The Kansas City Barbeque Society sets the rules for competitions that run all around the country. Like 300 or so other competitions each year, Parole Rotary’s 2011 Naptown BarBAYq will draw 48 teams of dedicated barbecue chefs who’ll descend on Navy-Marine Corps Memorial Stadium in wheeled cooking rigs they call Big Ass Trucks to cook all night for bragging rights and championship points. What’s more, they’ll pay Rotary for the privilege, $250 to $300 depending on the size of their setup. 

“Some teams are a couple of guys with tents,” says Chomas. “Others come in 50-foot RVs with amazing equipment.”

However they come, they’ll cook on wood-only fires, preparing chicken, beef brisket, pulled pork and pork ribs that will be inspected on site by the county health department before the cooking begins Friday night. 

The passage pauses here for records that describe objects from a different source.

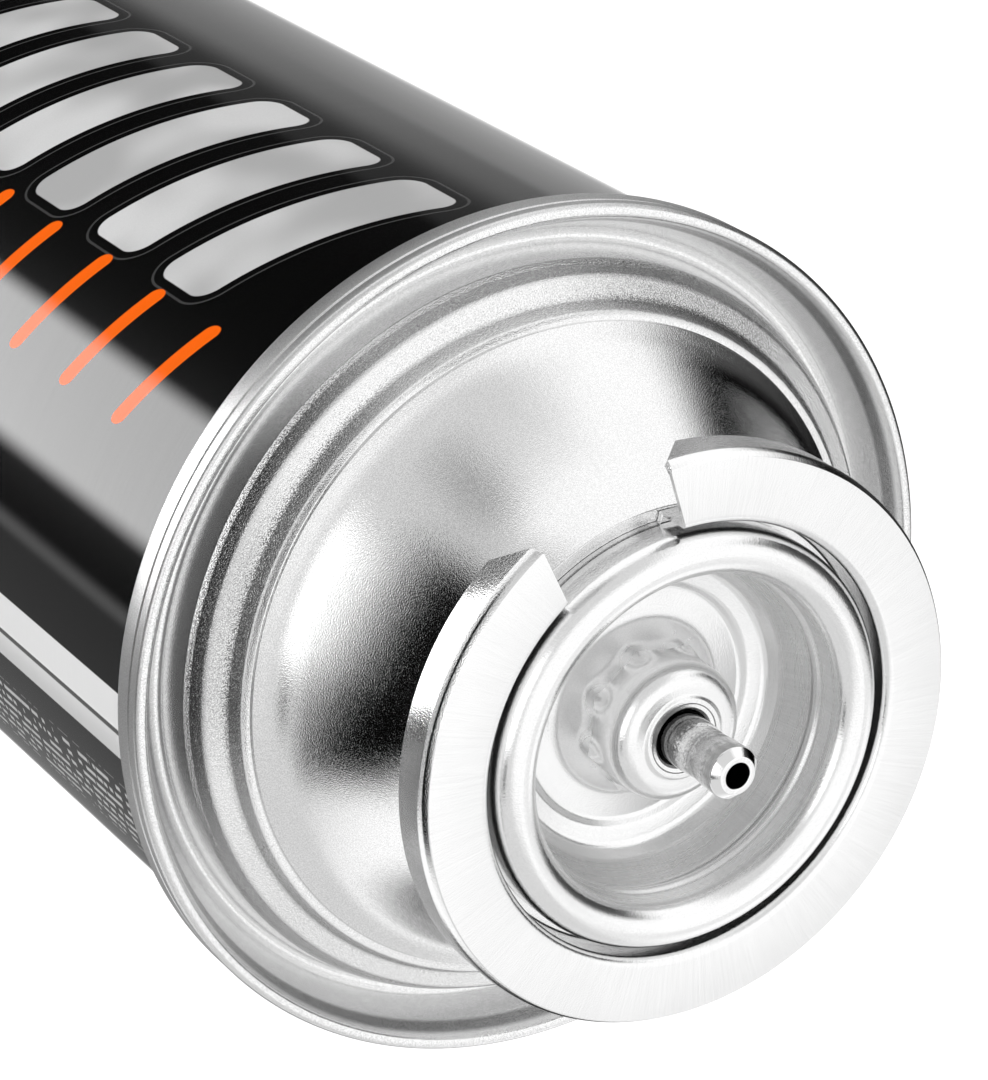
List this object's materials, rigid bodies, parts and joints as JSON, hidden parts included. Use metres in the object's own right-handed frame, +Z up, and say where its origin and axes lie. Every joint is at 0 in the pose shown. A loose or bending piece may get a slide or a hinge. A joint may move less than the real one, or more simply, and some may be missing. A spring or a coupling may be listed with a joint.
{
  "type": "fuel canister",
  "caption": "Upright sealed fuel gas can with a domed tinplate top, a notched bayonet collar and a press-in nozzle valve.",
  "frame": {"origin": "middle of the base rim, where the can stands", "axes": "+Z up along the can's axis, with the collar's notch at -Y"},
  "size_m": [0.069, 0.069, 0.1897],
  "materials": {
    "printed_tinplate": "glossy black print with silver and orange fields",
    "bare_tinplate": "bright tinplate with a fine drawn grain",
    "polished_steel": "polished",
    "spring_steel": "drawn wire",
    "black_rubber": "matte",
    "gasket_rubber": "matte",
    "housing_plastic": "natural moulded"
  },
  "bodies": {
    "can": {"can_body": "printed_tinplate", "mounting_cup": "bare_tinplate", "cup_gasket": "gasket_rubber", "bayonet_collar": "bare_tinplate", "valve_housing": "housing_plastic", "stem_gasket": "black_rubber", "valve_spring": "spring_steel"},
    "stem": {"valve_stem": "polished_steel"}
  },
  "joints": [
    {"name": "stem_press", "type": "slide", "parent": "can", "child": "stem", "axis": [0, 0, -1], "range_m": [0, 0.002], "stiffness_N_per_m": 5000, "springref_m": -0.002, "deforming": ["valve_spring"]}
  ]
}
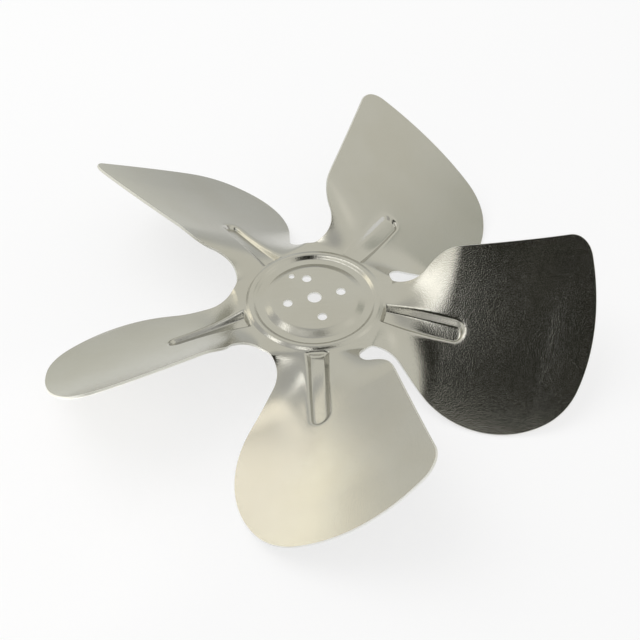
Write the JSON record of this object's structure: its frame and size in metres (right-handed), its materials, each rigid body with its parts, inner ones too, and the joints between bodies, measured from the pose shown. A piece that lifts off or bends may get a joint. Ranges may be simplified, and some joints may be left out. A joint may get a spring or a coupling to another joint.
{
  "type": "axial fan impeller",
  "caption": "Axial fan impeller pressed from one aluminium sheet: raised round hub with a shaft hole and fixing holes, twisted blades with a pressed stiffening rib.",
  "frame": {"origin": "on the shaft axis, halfway through the sheet of the flat hub disc", "axes": "+Z along the shaft, out of the side that the hub disc is raised on; the rib of the first blade lies along -Y"},
  "size_m": [0.2478, 0.2453, 0.0542],
  "materials": {
    "impeller": "rolled sheet, satin with a soft directional sheen, as pressed"
  },
  "bodies": {
    "root": {"impeller": "impeller"}
  },
  "joints": []
}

Judging begins at noon Saturday. Like contestants, judges are Kansas City Barbeque Society members who’ve trained for the honor. The Society specifies the number of judges as well as the rules they judge by. Parole figures that 48 teams of cookers will need a judging contingent of 56 members. So a lot of eating will go on in the judges’ tent.

Meanwhile, you and I will be drooling, unsatiated by the offerings of food and drink that keep the festival lively and help Parole Rotary raise thousands of dollars for charity. 

Because there’s the rub. I’ve been to such a festival, in the town of Columbia, Missouri, and I hungered — and how I hungered! — in vain. City health department restrictions would not allow the eager contestants to sell their slow-cooked barbecue to festival-goers.

Will Naptown BarBAYq leave us all hungry?

Chomas all but promises it will not. All but, because Parole Rotary does not yet have the permits required to sell to the public. He’s sure — almost — he can get them, and envisions an afternoon tasting-by-ticket to choose a People’s Favorite. 

I’m rooting for Rotary, because the cooking smoke sent up by all those chefs can cause a riot if the people are not fed. I’m rooting for Rotary because they’re dedicating their take to the Johns Hopkins Kimmel Cancer Center Pediatric Oncology Program plus other local charities by application. 

With food, fun, music and the Major League Lacrosse Chesapeake Bayhawks, charitable partners in the event who play their first home game of the season at the stadium the Saturday night of Naptown BarBAYq, it should be a great addition to the lineup of Chesapeake Country festivals. 

Hopes are high. “In a couple of years, I’d like to see us bring in 65 or 70,000 dollars,” said Rotarian Fine.

I’m sure they will. If you and I get to eat the barbecue.